Following is some practical advice for those offering professional cryptocurrency accounting services. While certainly not exhaustive, awareness of potential issues and solutions will keep you sane. 

Information over data

Your clients could easily have transaction volumes in the tens of thousands, even when the total portfolio value is under $500. The vast amount of data resulting from cryptocurrency transactions is staggering, and so much data equals noise. You need the data to be transformed into actionable information. 

A few short years ago, cryptocurrency transactions were mainly limited to simple value transfers, trading one token for another on a centralized exchange like Coinbase. Simple value transfer was relatively easy to track and was only complicated as the number of trades scaled in volume. With the advent of smart contracts, decentralized finance (DeFi) came to fruition. DeFi removed the need for centralized third parties and required astute technologists to understand what was happening. 

Transaction execution on DeFi platforms could include multiple tokens with the business rules of the contract limited only by an engineer’s imagination. 

Naming conventions don’t exist in the realm of DeFi. Transactions can have names like swap, zap, claim, or anything a programmer can imagine. As an accounting professional, you need to know how to map transactions to something you are familiar with. Take swaps; for example, you shouldn’t need to know all the different names for a swap. All you should care about are the tokens involved in the trade. What token made up the buy side. What token made up the sell side. And whether there was a related fee. 
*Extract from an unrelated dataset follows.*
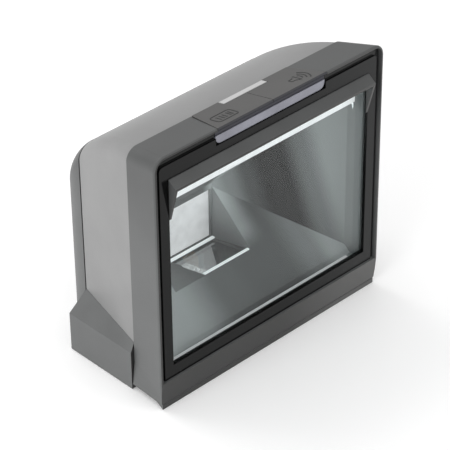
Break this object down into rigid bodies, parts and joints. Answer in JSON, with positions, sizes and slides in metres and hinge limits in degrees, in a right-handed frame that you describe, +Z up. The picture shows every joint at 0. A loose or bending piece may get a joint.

Naming conventions for DeFi actions can vary wildly. 

The point is that you are a financial professional, not a big data expert. Some platforms will aggregate and normalize the data so that you can provide your expertise. Focus on the platforms that enrich your skill set instead of trying to replace you.

Conversation starters

Where do you start if your client has thousands, tens of thousands, or hundreds of millions of transactions? Start high-level, aggregate reports. You can’t and shouldn’t have to review every transaction. Aggregate reports that supply details about income, PNL, realized and unrealized gains, transfers, and myriad other transaction types allow you to have a productive conversation with your client. 

As valuable as aggregate reports are, always insist the underlying data is available so you can back up any position you take. 

Embrace reconciliation

The essential aggregate report and your first line of defense is a reconciliation report. A reconciliation should balance all cryptocurrency activity in quantity and value. If there is a material difference, the reconciliation report becomes a tool for a conversation with the client. 

As an example, the buy side and sell side should always balance. When executing a swap of ETH for BAT (or any other tokens), the sell price of ETH and the buy price of BAT must reconcile. 

Reconciliation reports are an important tool for client communication. 

Defaults as a safety net

You want to avoid a platform that makes accounting decisions for you. You are the financial professional and can best serve your client when armed with the information required to make informed decisions. 

Your clients may request that you defend interesting positions. Given the potential transaction volume, addressing all the activity is not manageable. That’s why conservative default positions are essential. Take an aggressive stance when you can support it, but default to a conservative position initially.

Flexibility in an uncertain regulatory environment

The positions you take should be business rules that you apply to a solid foundation. This means the underlying transaction level data should not change regardless of the position you are defending.

With uncertainty around regulations and compliance, having a solid foundation will instill confidence in your clients. 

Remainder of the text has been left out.